Watching audiences connect with content we produced is the most rewarding aspect of the job, especially when that moment isn’t the kind of thing you see covered in a typical action sports broadcast.  

What are you currently working on?

The largest challenge facing events is making livestreams consistently profitable.  There’s a limit to how much sponsors will pay and as a result more and more events are shifting to ad insertion as a revenue model.  In the past, we measured success in terms of eyeballs.  Now we’re measuring success in terms of how many ads we serve.  Keeping a viewer engaged once they’ve tuned in has become a much higher priority.

It turns out that a significant chunk of any audience tunes out in the first few seconds.  It’s not hard to see why.  If you were creating a video for Facebook, you’d try to hook a viewer in the first few seconds.  In live video, most viewers jump into the action midway into the broadcast.  Nothing significant may happen for a few seconds.  The viewer experiences confusion as he or she attempts to understand what’s going on.  There’s some frustration when they realize that they missed a key moment.  A lot of viewers choose not to put in the effort and move on.

Digital video doesn’t have to be linear and it doesn’t have to be the same for every viewer.  We’re working on a way that we hope will hook more viewers into the broadcast.  Rather than just dropping into the show, viewers joining mid-broadcast will see a 15-30 second summary of what they missed, updating them on the most important storylines. I’m eager to see if it will help us reduce our bounce rate.  It’s a first step in exploring what live personalized video can do.

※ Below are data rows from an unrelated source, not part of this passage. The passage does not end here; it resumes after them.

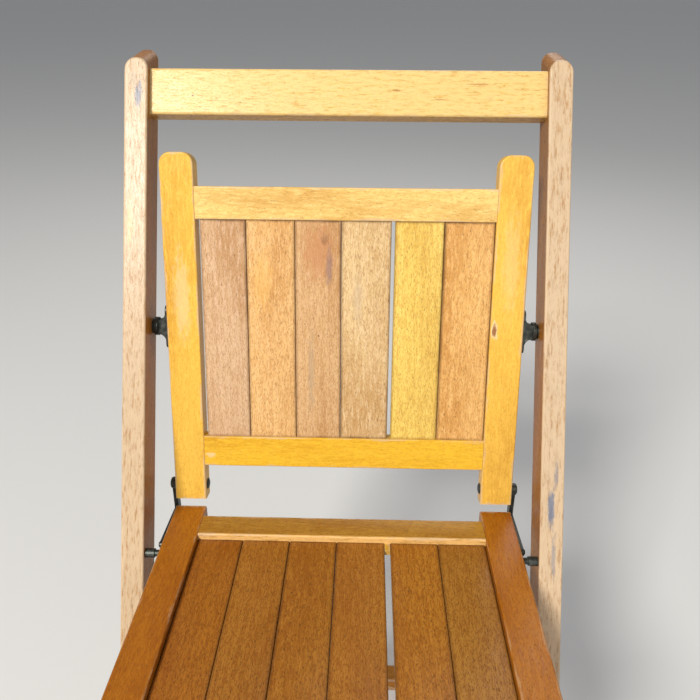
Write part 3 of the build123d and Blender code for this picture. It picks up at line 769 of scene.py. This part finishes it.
class CHAIR_OT_stage(bpy.types.Operator):
    """Lay a pale floor, light it softly and set the camera"""
    bl_idname = "chair.stage"
    bl_label = "Stage"

    def execute(self, context):
        scene = context.scene
        scene.view_settings.view_transform = "Standard"
        half = FLOOR_HALF
        mesh = bpy.data.meshes.new("floor")
        mesh.from_pydata([(-half, -half, 0), (half, -half, 0), (half, half, 0), (-half, half, 0)], [],
                         [(0, 1, 2, 3)])
        floor = bpy.data.objects.new("floor", mesh)
        scene.collection.objects.link(floor)
        material, _, shader = new_material("pale_floor")
        shader.inputs["Base Color"].default_value = (*colours().floor, 1.0)
        shader.inputs["Roughness"].default_value = FLOOR_ROUGHNESS
        mesh.materials.append(material)
        world = bpy.data.worlds.new("studio")
        scene.world = world
        world.use_nodes = True
        sky = world.node_tree.nodes["Background"].inputs
        sky["Color"].default_value, sky["Strength"].default_value = SKY, SKY_STRENGTH
        for name, (place, size, watts, tint) in LAMPS.items():
            light = bpy.data.lights.new(name, "AREA")
            light.shape, light.size, light.energy, light.color = "DISK", size, watts, tint
            lamp = bpy.data.objects.new(name, light)
            scene.collection.objects.link(lamp)
            lamp.location = place
            lamp.rotation_euler = (LAMP_AIM - Vector(place)).to_track_quat("-Z", "Y").to_euler()
        origin = Vector(HINGES["panel_tilt"]["pos_m"]) + CAMERA_ORIGIN
        yaw, pitch, roll = CAMERA_YAW, CAMERA_PITCH, CAMERA_ROLL
        forward = Vector((sin(yaw) * cos(pitch), cos(yaw) * cos(pitch), -sin(pitch)))
        level = Vector((cos(yaw), -sin(yaw), 0))
        down = forward.cross(level)
        right = level * cos(roll) - down * sin(roll)
        down = level * sin(roll) + down * cos(roll)
        camera = bpy.data.objects.new("camera", bpy.data.cameras.new("camera"))
        camera.data.sensor_width = camera.data.lens = CAMERA_LENS
        scene.collection.objects.link(camera)
        turn = Matrix((right, -down, -forward)).transposed()
        camera.matrix_world = Matrix.Translation(origin + CAMERA_STAND) @ turn.to_4x4()
        scene.camera = camera
        return {"FINISHED"}


class CHAIR_PT_build(bpy.types.Panel):
    bl_idname = "CHAIR_PT_build"
    bl_label = "Folding Slat Chair"
    bl_space_type = "VIEW_3D"
    bl_region_type = "UI"
    bl_category = "Chair"

    def draw(self, context):
        for group in (sizes(), colours()):
            for key in group.bl_rna.properties.keys():
                if key not in ("rna_type", "name"):
                    self.layout.prop(group, key)
        for operator in OPERATORS:
            self.layout.operator(operator.bl_idname)


OPERATORS = (CHAIR_OT_woodwork, CHAIR_OT_slats, CHAIR_OT_steelwork, CHAIR_OT_pins, CHAIR_OT_screws,
             CHAIR_OT_stage)
CLASSES = (ChairSizes, ChairColours, *OPERATORS, CHAIR_PT_build)


def register():
    for item in CLASSES:
        bpy.utils.register_class(item)
    bpy.types.Scene.chair_sizes = PointerProperty(type=ChairSizes)
    bpy.types.Scene.chair_colours = PointerProperty(type=ChairColours)


def unregister():
    del bpy.types.Scene.chair_colours
    del bpy.types.Scene.chair_sizes
    for item in reversed(CLASSES):
        bpy.utils.unregister_class(item)


def main():
    register()
    for operator in OPERATORS:
        getattr(bpy.ops.chair, operator.bl_idname.split(".")[1])()


if __name__ == "__main__":
    main()
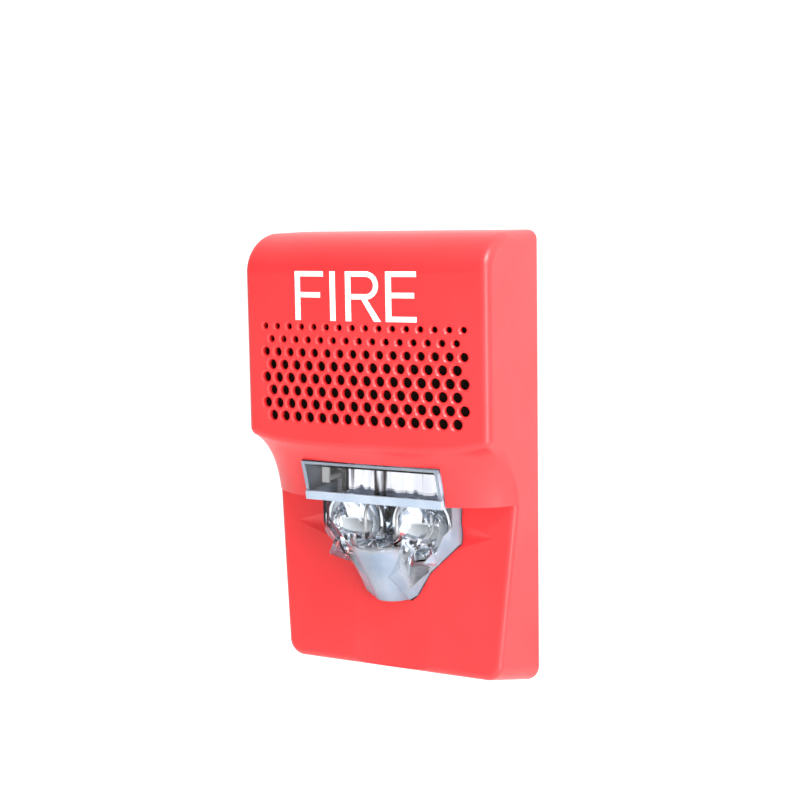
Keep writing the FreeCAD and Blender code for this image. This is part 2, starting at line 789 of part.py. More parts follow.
def terminal_block():
    pieces = [
        block("block_solid", ("-block_half", "block_half"), ("-block_front", "-0.2"),
              ("block_low", "block_high")),
        block("block_ears", ("-block_half - 5.6", "block_half + 5.6"), ("-4.6", "-3.4"), ("18.4", "24")),
    ]
    tools = []
    for number in TERMINALS:
        x = terminal_x(number)
        name = "terminal_%d_" % number
        tools.append(block(name + "chamber", around(x, 3.2), ("-8", "-1.2"), ("15.6", "22.4")))
        tools.append(block(name + "wire_way", around(x, 2.4), ("-7.6", "-1.8"), ("block_low - 1", "15.6")))
        tools.append(rod(name + "screw_way", "2.9", (x, "-block_front - 1", "screw_place"), "2.5", "Y"))
        tools.append(rod(name + "shank_way", "1.7", (x, "-9.5", "screw_place"), "2", "Y"))
        tools.append(block(name + "jaw_room", around(x, 2.0), ("-8.9", "-4.2"), ("22.4", "28.6")))
        tools.append(block(name + "pin_way", around(x, 1.1), ("-block_front - 1", "-8.9"), ("23.6", "28.6")))
    for side, name in (("-", "left"), ("", "right")):
        tools.append(rod("ear_hole_" + name, "1.2", ("%s(block_half + 3)" % side, "-6", "21.2"), "4", "Y"))
    return cut("terminal_block_cut", fuse("terminal_block_solid", pieces), tools)


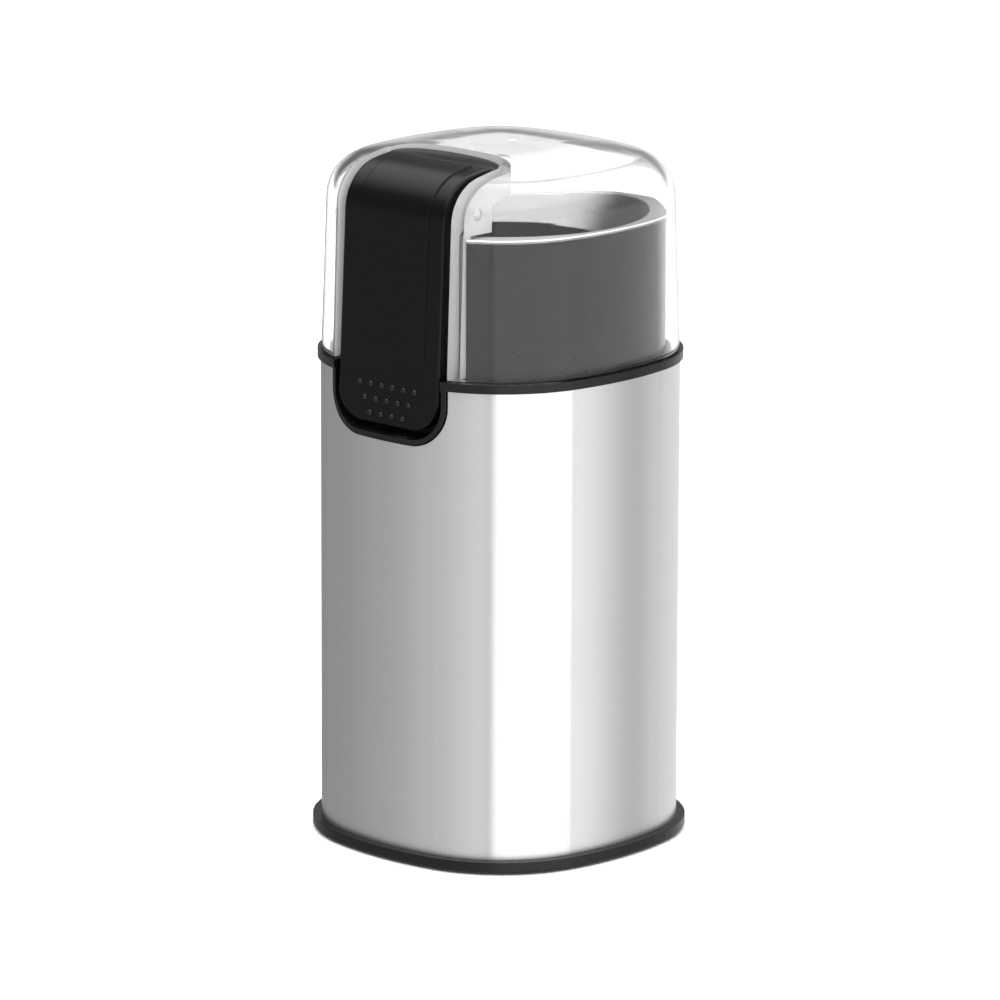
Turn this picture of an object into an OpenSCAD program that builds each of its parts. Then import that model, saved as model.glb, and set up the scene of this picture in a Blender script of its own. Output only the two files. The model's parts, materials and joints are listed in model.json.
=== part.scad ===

In the world of instant communication, where do you see Adrenaline Garage in the future?

Social media has changed our expectations of how we interact with action sports athletes.  Athletes used to be very distant.  You might get a sense of who they were from an interview or b-roll in a video part.  But for the most part, they were a name, a face and couple of tricks.  Now we know what they had for breakfast.

Largely, live broadcasts haven’t evolved to provide viewers with the access they’ve come to expect.  We still think of live broadcasts as being one stream of content, the same for everyone.  As we plan future broadcasts, we need to think how we can give our audiences a better sense of being in the middle of the action with their favorite athletes.  That will require producing a lot more content than what fits in a singular linear broadcast, so we’ll be coordinating storytelling across multiple platforms and figuring out ways to personalize the distribution for our viewers so they can easily access exactly what they want to see.

How are you utilizing the latest technology to get the most thrilling moments at an event?

There are two ways I’ve found to enable events to invest more in storytelling.  The first is to develop storytelling strategies that generate more revenue.  The second is to find new ways to do old things for a lot less money--and that’s where technology is having the largest impact in our productions.  For example, in the past, every member of the crew had to be on-site.  However, travel and lodging expenses don’t contribute anything to the quality of the show.  Technically, if you could hire the entire crew locally, you could save those expenses and still have the same production.  The problem is that it’s often more efficient to bring in crew members that already know the show than to try to train a new crew everywhere we go.

Over the past year, we’ve been experimenting with having select crew members work remotely on shows.  We can be in New Jersey and the graphics operator can work from Colorado.  This allows us to have the best crew possible without all of the travel cost.  As we get more confidence in the tools we’re using, more and more positions--even camera operators--can be moved off-site.




What are viewers missing out on when watching online highlights vs. live stream?

The problem with chopping up long-form content and making it available as clips, from the perspective of the event, is that it's harder to monetize.  In an ad-driven business model, overall engagement suffers as viewers pick and choose the best moments to consume.  Lower engagement means less impressions for advertisers and lower revenue for rights-holders.  From the viewer’s perspective, they’re missing out on a lot of the story.  I’ve never heard of anyone crying over SportsCenter, but I saw a lot of grown men blubbering uncontrollably at the conclusion of Game 7 of the 2016 World Series broadcast.

Of course, if you’re watching on a mobile device, as around 50% of our audience does, highlight clips are the preferred method of consumption. Full-length event broadcasts don’t readily transfer to mobile devices. Constantly having to worry about your battery and data plan is enormously frustrating and I think it creates a bad viewing experience.

It’s not much different than the problem facing the rest of action sports.  Why pay to download a video part when you can get so much content free through Instagram?

In order to retain that value for events, I think it’s our responsibility to create an experience that rewards long-form viewing.  We have to craft stories so good, so compelling that even if a viewer has seen the highlights, they’ll still want to watch the full event when they are in a more ideal environment.  Hollywood has been doing it for years.  In spite of the fact that there is more free content than I’ll ever consume on YouTube, they make movies so compelling that I’ll get out of my house and hand over real money to watch the latest blockbuster.  That’s the power of storytelling.

A broadcast that consists of only covering run after run--as many action sports broadcasts do--lends itself too easily to be consumed as highlights.  If we allow ourselves to go down that road, I think events will find themselves with continually diminishing returns.     

How does this open the doors for those in the action sports industry? What kind of opportunities can Adrenaline Garage introduce?

Good storytelling is good business.  There’s more action sports content being produced now than ever, but most of it is mediocre. It’s hard for any piece of content to cut through the noise and develop a monetizable following.  Content producers that have a solid grasp of storytelling have the solution to that problem.

As I mentioned, I think viewers expect significantly more depth and access than they get in a traditional action sports broadcast.  As events evolve and begin thinking of the live product extending beyond the broadcast, I think there will be many more opportunities for content creators to tell stories around events.  We’re already seeing large digital content teams working alongside the broadcast in major stick and ball sports.  I see no reason why that won’t happen in action sports as well.